Brigita Antoni’s first solo exhibition in Ulcinj
Marko Stamenkoviq
Brigita Antoni’s first solo exhibition in Ulcinj opens on Saturday, October 19, 2019, at the premises of the Art Gallery of the City Museum in the Old Town of Ulcinj. After three solo exhibitions in Montenegro – “Softness of Being” at the Gallery Atelier Dado in Cetinje (2017), “Intrigue” at the Center Gallery in Podgorica (2015) and “Sometimes, something…” at the Sue Ryder Gallery in Herceg Novi (2012) – and several collective exhibitions between 2014 and 2018 (among which those in Podgorica, Belgrade and Cetinje), this artist, born in 1987 in Bar, finally presents her work in Ulcinj, the town where she lives and works.

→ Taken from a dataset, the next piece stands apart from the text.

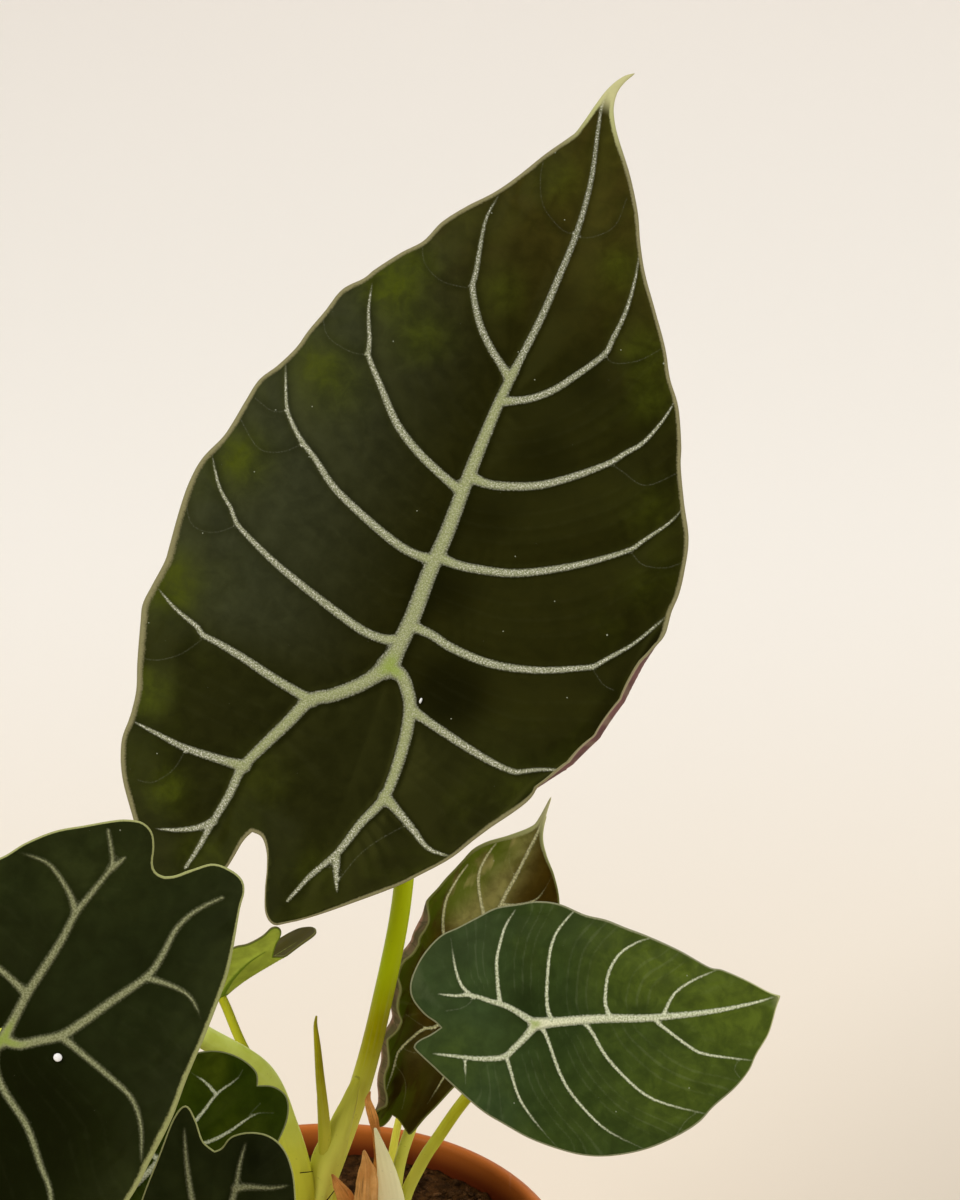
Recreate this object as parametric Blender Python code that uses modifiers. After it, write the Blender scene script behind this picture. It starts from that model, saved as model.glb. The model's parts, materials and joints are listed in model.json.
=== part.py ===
"""Alocasia longiloba in its terracotta-coloured nursery pot, in metres, +Z up.

The origin is the middle of the pot's foot. Each leaf is drawn flat in millimetres, with
the petiole's joint at (0, 0), the apex along +Y and the upper side facing +Z. It is then
bent by formula, given its thickness and turned to where it grows.
"""

import math

import bpy
from mathutils import Matrix, Vector
from mathutils.geometry import delaunay_2d_cdt

MM = 0.001

POT_HEIGHT = 120.0
RIM_RADIUS = 65.0
RIM_LIP = 4.5
RIM_SKIRT = 15.0
FOOT_RADIUS = 45.0
WALL = 2.0
FLOOR = 2.6
DRAIN_RADIUS = 4.0
DRAIN_CIRCLE = 29.0
DRAIN_COUNT = 6

SOIL_TOP = 113.3
SOIL_GAP = 0.35
STEM_GAP = 0.5
STEM_LEVEL = 112.0
STEM_DEPTH = 9.0
STEM_CLEAR = 0.4

BLADE = 0.85
VEIN_SPREAD = 1.9
VEIN_RISE = 0.3
THICKEST = 2.4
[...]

Stepping away from her usual, predominantly digital visual practice (informed by the knowledge she gained during her studies in graphic design at the Academy of Fine Arts in Cetinje), Brigita Antoni now addresses the local audience while experimenting in a “new” medium: a series of paintings under the common and mysterious title “The Moon is Wet and Wild.” This cycle of nine acrylic paintings on canvas – supplemented by a selection of miniature black and white drawings that preceded it, as well as by a subsequently conceptualized object in space – forms a spatial installation that, at first glance, deviates from the expression by which the artist is recognizable on the Montenegrin scene. The basic question posed by an observer who is familiar, or totally unfamiliar, with her past practice might be: what is this “moon” in Brigita’s constellation and why does she envision it like that – as a black spongy stain of variable shapes and sizes or a shadow that reflects almost invisible light from the surface of the canvas, as it intersects the striking line of the horizon against a background of vibrant colors in stark contrast?
Brigita Antoni’s new works, rather not “dry and tame”, were created during 2019 in her living and working environment – in a house surrounded by a huge cultivated garden close to the urban area of Ulcinj or, more precisely, where the Bojana River flows into the Adriatic Sea. Emphasizing the time and place of their creation – and, in particular, emphasizing the connection between their content and the natural (aquatic, but also celestial) ambience in which they were created – is not arbitrary at all, but crucial to understanding this exhibition. Why? Because art exhibitions are not to be merely understood as artworks set in an exhibition space.
Take this exhibition for example: it is a product of what Croats would call “samozatajni svjetonazor”, discreet worldview of a thirty-two-year-old woman whose self-conscious and critical perspective, however unobtrusive, is discretely directed in a particular direction – toward a predominantly patriarchal, macho and sexist environment of human relations, politicized to the point of banality that maintains the general social state of one or more local communities in a perpetual status quo. The mysterious light that Brigita’s “moon” casts on the observers actually lands on their state of inertia, passivity, stagnation and immobility, or on that state of consciousness that holds the masses in a tacit, universally accepted but false sense of security. Like a black stain on her canvases, or its monstrous, nightmarish shadow, such a deformed sense of security emits only but an unpleasant smell of mold – much like the object at the entrance to the exhibition space.
But it is exactly from that moldy position of the “monster”, from the point of the distorted body in the painting, that Brigita summons the image of the anamorphic skull from the sixteenth-century painting by Hans Holbein the Younger (“The Ambassadors”) and sends a secretive, not always visible message to her present-day observers: she calls for a movement, for breaking off from the supposedly stable, straight-line position, for at least a small physical and mental shift that would, like with Holbein, give the observers a new chance for a different, angular perspective on the world in which they live today. That speck, which opens the possibility of a minimal, yet necessary correction of the observers’ worldview, originates in Brigita’s personal perception of nature and society around her: the synthesis of intellectual, emotional and cosmic energy from which this series of works, instead of a visual scream, shapes into a poetic manifestation of public protest speech as a discreet gesture of non-conformity to the given, static state of affairs.
Negatively motivated by the current state, the artist now explores the intimate side of her fascination with “seascapes” (in the conventional sense of the term), in order to understand their relation to physically distant, lesser known and less visible phenomena (astrological, for example). In her own visions of that celestial constellation reflected on the surface of the sea, the non-painter Brigita Antoni finds an inexhaustible source for analysis, interpretation and understanding of individual and collective relationships within the terrestrial constellation – verging on a shaman who “mixes some colors” on the surface of the canvas and interprets their possible meanings at the spot where the sea touches the sky. From that vital line of the horizon, her new cycle of works invites observers to meditate on “that which is above” while touching “what is below”, on transience, transitions and collisions, on tactile and mental, physical and spiritual, and even discreetly sexual relationships and interactions of people and events. Or exactly on those local and global phenomena (natural just as social, and vice versa) that are much discussed in the public sphere today with a seeming lack of understanding and willingness for a concrete action to be taken.
The exhibition will remain open until Monday, 28th October 2019.